Lalu, apa sebabnya guru yang tertahan di IV.a tersebut? Apakah karena tak bisa menulis, atau malas belajar dan membiasakan diri? Coba kita lihat;
1. Malas Menulis
· Kalau urusannya dengan kata; Malas Menulis, ya, selesai! Tak ada rumus apa pun!
2. Tak Bisa Menulis
· Jika persoalannya tidak bisa menulis, maka jalan keluarnya, mengapa tidak dipelajari atau mengapa tidak pernah dicoba.
· Sulitnya menulis, atau tak bisa menulis, sebenarnya terletak pada pikiran kita saja. Ketika kita “berdamai” dengan pikiran bahwa menulis itu sulit, atau kita tidak bisa menulis, maka, selama itu pula kita akan kesulitan atau tidak akan bisa menulis.
· Mengapa kita tidak bersahabat dengan pikiran, bahwa menulis itu tidak sesulit yang dibayangkan?
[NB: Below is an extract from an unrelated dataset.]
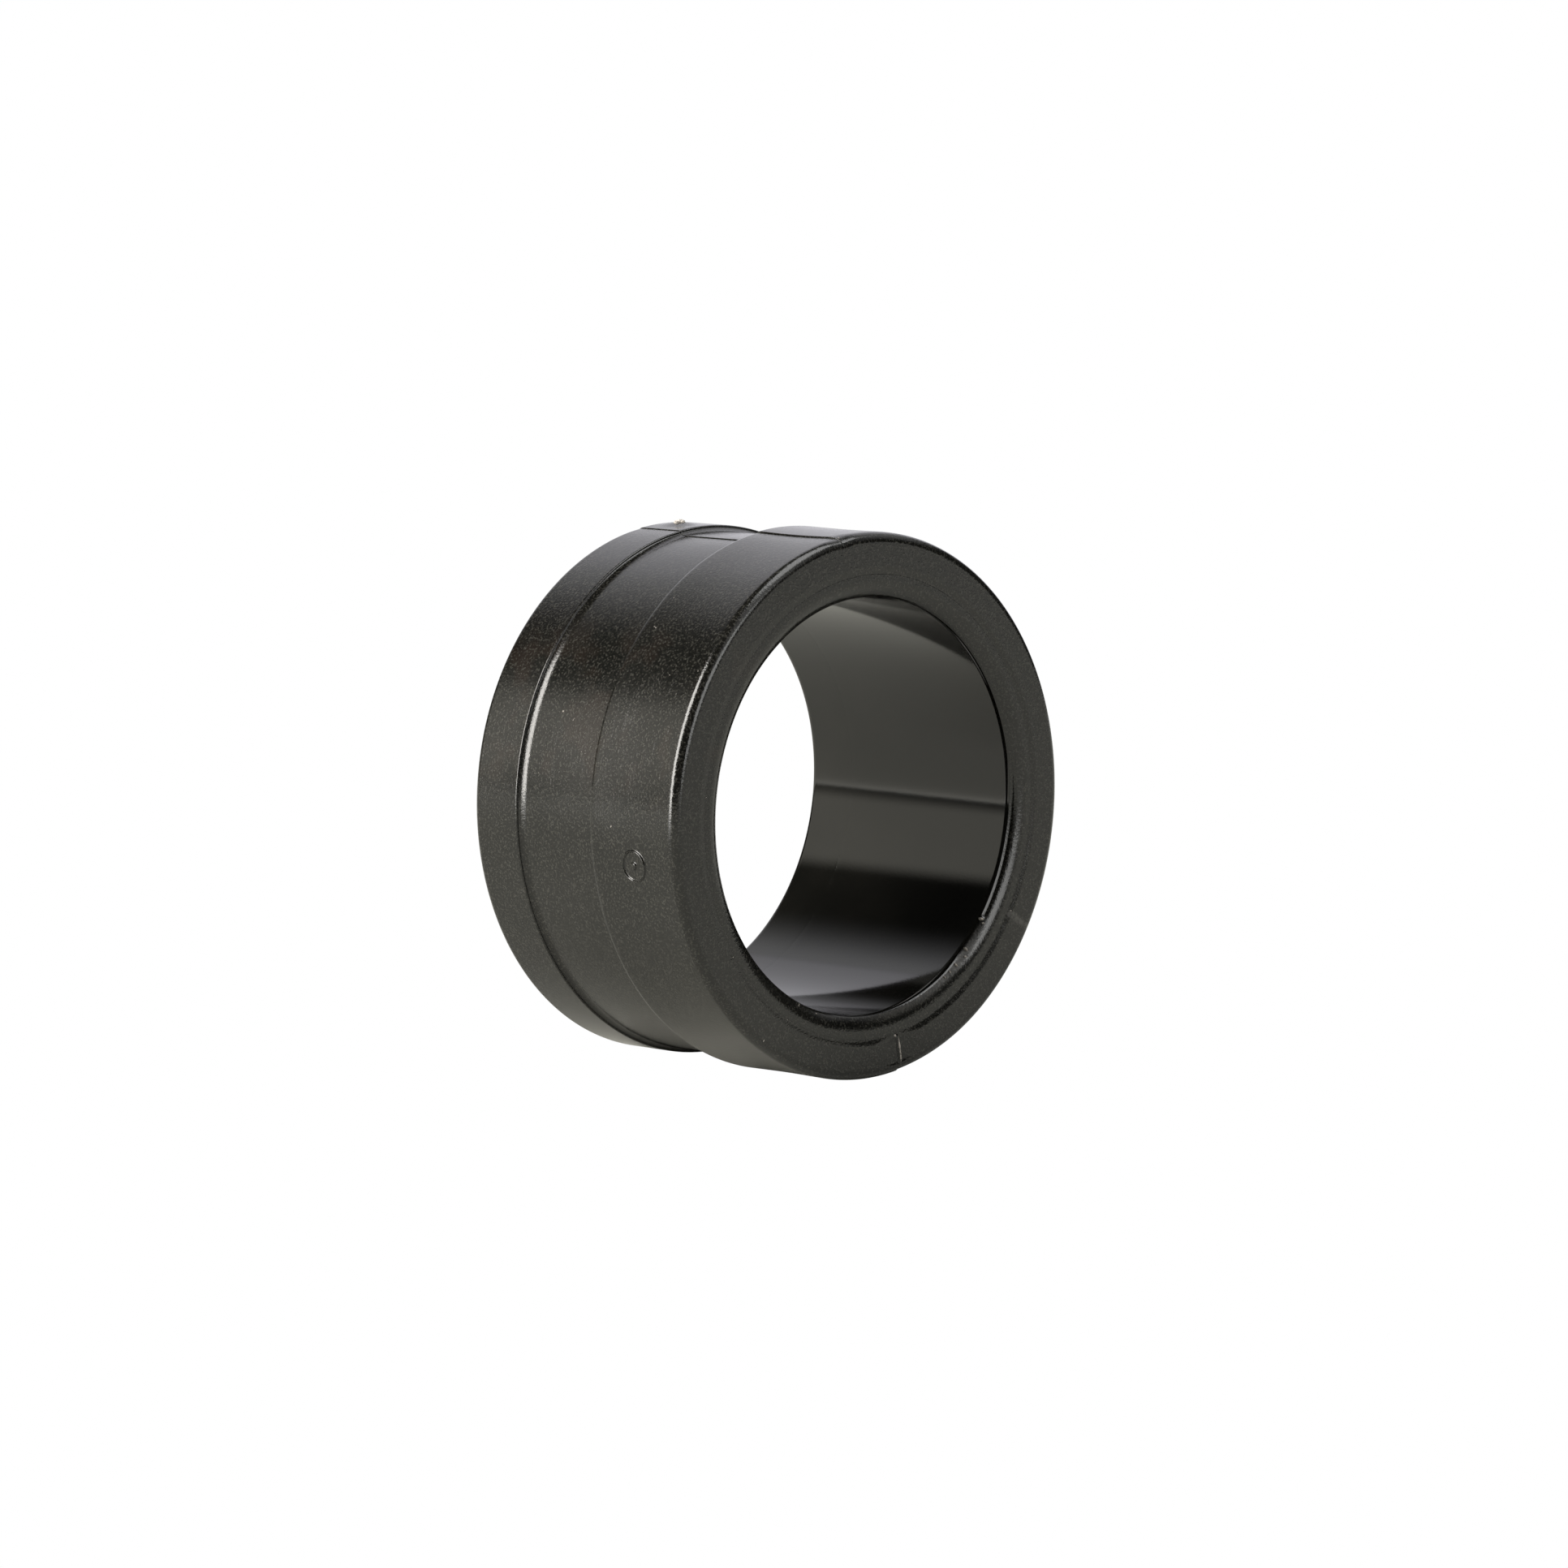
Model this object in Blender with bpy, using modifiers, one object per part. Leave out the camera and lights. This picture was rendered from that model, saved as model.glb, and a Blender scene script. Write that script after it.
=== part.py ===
"""Fence insulator: a short round bush of moulded plastic.

Two half shells close round an inner sleeve. Together the shells make the outer collar, which has
a wide front band, a shallow groove, a back flange and, inside, a lip that the sleeve butts
against. The ring's axis is Y, its front end face looks along -Y, and the origin is its centre.
"""

from math import cos, pi, radians, sin

import bmesh
import bpy

# Driving dimensions, in metres. Depths run along the axis from the front end face.
LENGTH = 0.01978
BAND_RADIUS = 0.0185
WAIST_RADIUS = 0.01785
FLANGE_RADIUS = 0.01819
BORE_RADIUS = 0.01417
SEAM_RADIUS = 0.01586
BAND_END = 0.00808
FLANGE_START = 0.01553
LIP_START = 0.01573

BAND_HOLLOW = 0.00012
FRONT_ROUNDING = 0.00055
BACK_ROUNDING = 0.00052
BAND_END_ROUNDING = 0.00015
STEP_FILLET = 0.0003
BORE_MOUTH_ROUNDING = 0.00063

PARTING_ANGLE = 98.8
GAP = 0.0003

GATE_ANGLE = 92.5
GATE_DEPTH = 0.01767
GATE_RADIUS = 0.0005
GATE_HEIGHT = 0.00038
GATE_ROOT = 0.0005

STEPS_ROUND = 80
STEPS_ARC = 3
STEPS_BAND = 4
CUTTER_SIZE = 0.06

BLACK = (0.022, 0.022, 0.021, 1.0)


def clear_scene():
    for obj in list(bpy.data.objects):
        bpy.data.objects.remove(obj, do_unlink=True)


def new_collection(name):
    collection = bpy.data.collections.new(name)
    bpy.context.scene.collection.children.link(collection)
    return collection


def plastic(name, roughness):
    material = bpy.data.materials.new(name)
    material.use_nodes = True
    shader = material.node_tree.nodes["Principled BSDF"]
    shader.inputs["Base Color"].default_value = BLACK
    shader.inputs["Roughness"].default_value = roughness
    shader.inputs["Metallic"].default_value = 0.0
    return material


def arc(radius, depth, size, start, end):
    """Points on a quarter round of this centre, angles from the outward radius towards the back."""
    return [
        (
            radius + size * cos(radians(start + (end - start) * i / STEPS_ARC)),
            depth + size * sin(radians(start + (end - start) * i / STEPS_ARC)),
        )
        for i in range(STEPS_ARC + 1)
    ]


def band_points():
    """The band's surface, which sinks a little between its two rims."""
    first = FRONT_ROUNDING
    last = BAND_END - BAND_END_ROUNDING
    points = []
    for i in range(1, STEPS_BAND):
        t = i / STEPS_BAND
        sink = 4 * t * (1 - t) * BAND_HOLLOW
        points.append((BAND_RADIUS - sink, first + t * (last - first)))
    return points


def collar_profile():
    """(radius, depth) round the collar's section, from the front face out and back to the seam."""
    inner = SEAM_RADIUS + GAP / 2
    points = [(inner, 0.0)]
    points += arc(BAND_RADIUS - FRONT_ROUNDING, FRONT_ROUNDING, FRONT_ROUNDING, -90, 0)
    points += band_points()
    points += arc(
        BAND_RADIUS - BAND_END_ROUNDING, BAND_END - BAND_END_ROUNDING, BAND_END_ROUNDING, 0, 90
    )
    points.append((WAIST_RADIUS, BAND_END))
    points += reversed(
        arc(WAIST_RADIUS + STEP_FILLET, FLANGE_START - STEP_FILLET, STEP_FILLET, 90, 180)
    )
    points.append((FLANGE_RADIUS, FLANGE_START))
    points += arc(FLANGE_RADIUS - BACK_ROUNDING, LENGTH - BACK_ROUNDING, BACK_ROUNDING, 0, 90)
    points += arc(BORE_RADIUS + BACK_ROUNDING, LENGTH - BACK_ROUNDING, BACK_ROUNDING, 90, 180)
    lip = LIP_START + GAP / 2
    points += [(BORE_RADIUS, lip), (inner, lip)]
    return points


def sleeve_profile():
    """(radius, depth) round the sleeve's section, starting at its outer front corner."""
    outer = SEAM_RADIUS - GAP / 2
    back = LIP_START - GAP / 2
    mouth = arc(
        BORE_RADIUS + BORE_MOUTH_ROUNDING, BORE_MOUTH_ROUNDING, BORE_MOUTH_ROUNDING, 180, 270
    )
    return [(outer, 0.0), (outer, back), (BORE_RADIUS, back)] + mouth


def turned(name, profile, collection, material):
    """A closed ring about Y: the section stands in the XY plane and a Screw turns it."""
    mesh = bpy.data.meshes.new(name)
    section = bmesh.new()
    corners = [
        section.verts.new((radius, depth - LENGTH / 2, 0.0)) for radius, depth in reversed(profile)
    ]
    for i, corner in enumerate(corners):
        section.edges.new((corner, corners[(i + 1) % len(corners)]))
    section.to_mesh(mesh)
    section.free()
    obj = bpy.data.objects.new(name, mesh)
    collection.objects.link(obj)
    mesh.materials.append(material)
    screw = obj.modifiers.new("turn", "SCREW")
    screw.axis = "Y"
    screw.angle = 2 * pi
    screw.steps = STEPS_ROUND
    screw.render_steps = STEPS_ROUND
    screw.use_merge_vertices = True
    screw.merge_threshold = 0.00001
    screw.use_smooth_shade = True
    return obj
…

Menulis itu tidak serumit yang dipikirkan. Insya allah, semuanya akan bisa dituntaskan.
· Belajar menulis, bisa saja diibaratkan seperti balita yang hendak belajar berjalan. Mulanya merangkak dulu, lalu jalan pegang kursi, pegang meja, pegang dinding. Sekali-sekali dilepas, jatuh. Bangkit lagi. Lepas lagi. Jatuh lagi. Sampai akhirnya bisa berjalan lepas tangan sendiri.
· Pada banyak pengalaman, dalam sejumlah kunjungan saya ke sekolah, saya sering mendapatkan hal tersebut. Tak sedikit guru menyatakan, tak bisa menulis karena menulis tersebut susah.
· Bagaimana langkah praktisnya?
o Pada dasarnya, saya yakin, guru sudah punya dasar atau konsep dasar menulis dalam pikirannya, sebab semasa kuliah, konsep-konsep menulis tersebut sudah menjadi makanan sehari-hari. WR III Unand Dr Insannul Kamil pernah mengatakan; ketika kuliah, jika seorang mahasiswa tak bisa menulis, maka jangan pernah mengaku sebagai mahasiswa.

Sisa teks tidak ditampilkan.